Il grande matrimonio
con il Gruppo Fiat

La storia della Ferrari. Decima puntata.
 

Ferrari resiste a tutto, anche al tentativo di scalata della Ford, ma finisce nelle mani della Fiat.

Non fu un evento traumatico, anzi: se la firma dello storico accordo arriva nel 1969, quando Enzo Ferrari cedette ufficialmente al Gruppo Fiat il 50 per cento delle sue quote azionarie (percentuale salita al 90 nel 1988), il legame fra Fiat e Ferrari è sempre stato infatto molto stretto. La casa torinese d'altro canto già nel 1950 aveva deciso di stanziare a fondo perduto un contributo di 250 milioni in 5 anni per la Ferrari: un riconoscimento al lavoro del Grande Vecchio, ma anche del forte potere trainante che le vittorie delle Ferrari avevano sulle vendite delle auto italiane.

Cosa ancor più straordinaria, come raccontava Enzo Ferrari stesso "questo contributo fu deciso da Valletta in persona, il patron della Fiat, senza chiedere nulla in cambio. Avevo conosciuto Valletta nel 1932, presentato dall'avvocato Acutis, allora presidente dell'Anfia. I nostri incontri avvenivano a scadenza di uno, due, tre anni, ma erano sempre cordiali. Ogni volta mi chiedeva cosa potesse fare per me. E io rispondevo: nulla, grazie. Pur avendo bisogno di mille cose...".

La stima, enorme, del mumero uno della Fiat nei confronti di Ferrari nasce dal fatto che il Drake si può considerare un vero e proprio pioniere delle sponsorizzazioni, riuscendo, caso unico al mondo, per tanti anni a guadagnare soldi dalle corse. "Una delle prime volte che incontrai Valletta - ricorda Ferrari stesso - questi mi rivolse una domanda curiosa: 'Ferrari, mi dicono che lei riesce a fare le corse d'auto e a guadagnare dei soldi, mentre noi, Fiat, ci siamo stancati per le eccessive spese che esse comportano'. Gli spiegai che quelle scritte che avevo sui camion della mia scuderia erano dei fornitori che sovvenzionavano la mia attività. A quei tempi non si chiamavano ancora sponsor. E aggiunsi che dalla Shell, ad esempio, prendevo 120 mila lire al mese. Valletta rimase shoccato".

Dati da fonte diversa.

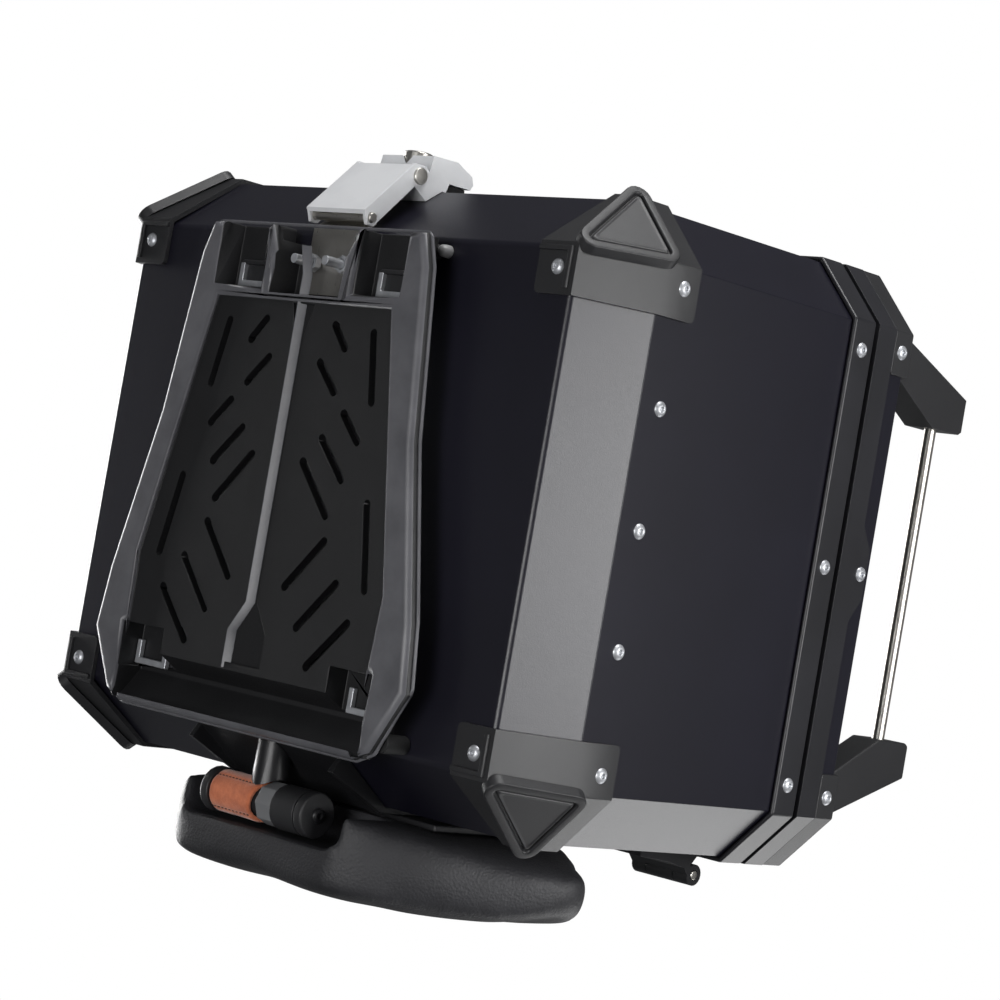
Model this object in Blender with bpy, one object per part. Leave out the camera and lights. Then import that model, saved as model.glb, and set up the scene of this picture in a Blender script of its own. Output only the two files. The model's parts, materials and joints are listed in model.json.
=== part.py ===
"""Aluminium motorcycle top case with its quick-release base plate, backrest and tie-down rails.

The case stands upright: +Z is up (the lid), +Y is forward (the backrest), -Y is the rear
(the base latch) and +X is the right side. Everything is modelled from the middle of the
case's flat bottom, and the empty "resting_frame" then puts the base plate's feet on z = 0
with the middle of the footprint at the origin. Lengths are in metres.
"""

import math

import bmesh
import bpy
from mathutils import Matrix, Vector

# ---- driving dimensions ------------------------------------------------------
GAP = 0.0003  # between pieces that touch

CASE_WIDTH = 0.420
CASE_DEPTH = 0.370
SIDE_CHAMFER = 0.018  # how far the bottom edge of each side is folded in
END_CHAMFER = 0.036  # the same at the front and the rear
CHAMFER_RISE = 0.050  # height of the folded band round the bottom
CORNER_X = 0.032  # the case's upright corners are cut off by this much in X
CORNER_Y = 0.034  # and by this much in Y
SHEET = 0.0015  # aluminium sheet
FLOOR_SHEET = 0.0030
TRAY_FLANGE = 0.030  # the tray's flange stands this far up inside the walls
RIM_Z = 0.228  # lower edge of the body's rim
RIM_HEIGHT = 0.021
RIM_PROUD = 0.0035
RIM_LIP = 0.005  # the rim's inward lip, over the edge of the wall
LID_GAP = 0.0035  # between the two rims, where the seal lies
LID_RIM_HEIGHT = 0.018
LID_HEIGHT = 0.0395  # lid rim's lower edge to the lid's top
LID_EDGE = 0.005  # chamfer round the lid's top
TAB_RISE = 0.010  # the lid rim's raised tab in the middle of each side
TAB_HALF_FOOT = 0.0305
TAB_HALF_TOP = 0.0155

GUARD = 0.0030  # thickness of the moulded corner guards
GUARD_X = 0.045  # how far a lower guard reaches from the case's side
GUARD_Y = 0.064  # and from its end
GUARD_RISE = 0.080
BADGE_RISE = 0.0075
BADGE_GROW = 1.42
BADGE_RIM = 0.0050
BADGE_SINK = 0.0022
CAP_X = 0.050
CAP_Y = 0.060

RAIL_INSET = 0.022  # rail centre line, in from the case's side
RAIL_RISE = 0.084  # bracket top above the lid
RAIL_END_INSET = 0.029  # brackets' outer feet, in from the case's front and rear
BRACKET_WIDTH = 0.022
BAR_DIAMETER = 0.008
BAR_DROP = 0.019  # bar centre below the bracket's top
BAR_SOCKET = 0.008

HINGE_X = 0.120
HINGE_LENGTH = 0.046
HINGE_OUT = 0.018  # pin centre, forward of the case's front
KNUCKLE_RADIUS = 0.0068
HINGE_PIN_RADIUS = 0.0030
LEAF = 0.0035
HINGE_DROP = 0.054  # the body leaf's lower end, below the pin
HINGE_FOOT = 0.008  # its thickness there

PLATE_DROP = 0.027  # the plate's feet below the case's bottom
PLATE_TOP = 0.0085  # the plate's top above its feet
FIELD_SINK = 0.0030  # the slotted field above the feet
PLATE_REAR_HALF = 0.094
PLATE_FRONT_HALF = 0.1415
PLATE_WALL = 0.003
GROOVE_HALF = 0.0045
GROOVE_DEPTH = 0.0028
SLOT_WIDTH = 0.0056
REAR_POCKET_X = 0.0625
FRONT_POCKET_X = 0.098
POCKET_INWARD = 0.022  # from the catch's middle to the pocket's inner wall
POCKET_OUTWARD = {"rear": 0.021, "front": 0.0155}  # and to its outer wall
POCKET_CEILING = 0.0088  # floor of the pockets, below the case's bottom
POCKET_SKIN = 0.0026
VALLEY_CEILING = 0.0062  # floor of the valley across the plate's front
VALLEY_HALF = 0.113
CATCH_WIDTH = 0.030
CATCH_LENGTH = 0.015
CATCH_WALL = 0.0040
CATCH_HEIGHT = 0.0035
REAR_STAND_RADIUS = 0.0050
FRONT_STAND_RADIUS = 0.0055

STRIKE_HALF = 0.0215
STRIKE_SHEET = 0.0022
STRIKE_BOLT_X = 0.0138
BOLT_RADIUS = 0.0030
NUT_RADIUS = 0.0056
NUT_HEIGHT = 0.0050
BOLT_HEAD = 0.0018
SHELF_DROP = 0.0052  # shelf that carries the strike, below the case's bottom

LEVER_HALF = 0.026
LEVER_SHEET = 0.0025
LATCH_PIN_RADIUS = 0.0040
HOOK_PIN_RADIUS = 0.0030
LATCH_LOCK_RADIUS = 0.0090

BRACE_HALF = 0.066  # front bracket's half width
BRACE_SHEET = 0.0040
BRACE_LIP = 0.010
BRACE_TOP = 0.150
GRIP_HALF = 0.0465
GRIP_Y = 0.196
GRIP_Z = 0.0145
GRIP_CORE_RADIUS = 0.0098
GRIP_RADIUS = 0.0140
WRAP_RADIUS = 0.0134
COLLAR_START = 0.004  # the collar's ends, from the grip's middle
COLLAR_END = 0.018
NECK_RADIUS = 0.011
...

In tutti i casi, la Ferrari mantenne sempre un'autonomia assoluta dalla Fiat, al punto che nel 1988, molti anni dopo, la percentuale delle quote azionarie Fiat salì addirittura al 90 per cento senza che questo danneggiasse la forte autonomia della piccola azienda di Maranello che infatti va avanti per la sua strada. E alla fine degli anni Sessanta Ferrari iniziò a lavorare al più impensabile, folle e incredibile progetto per una scuderia di Formula Uno: quello di avere una immensa pista di prova che riproducesse esattamente i punti più difficili e impegnativi dei principali circuiti del mondo. Un'impresa faraonica.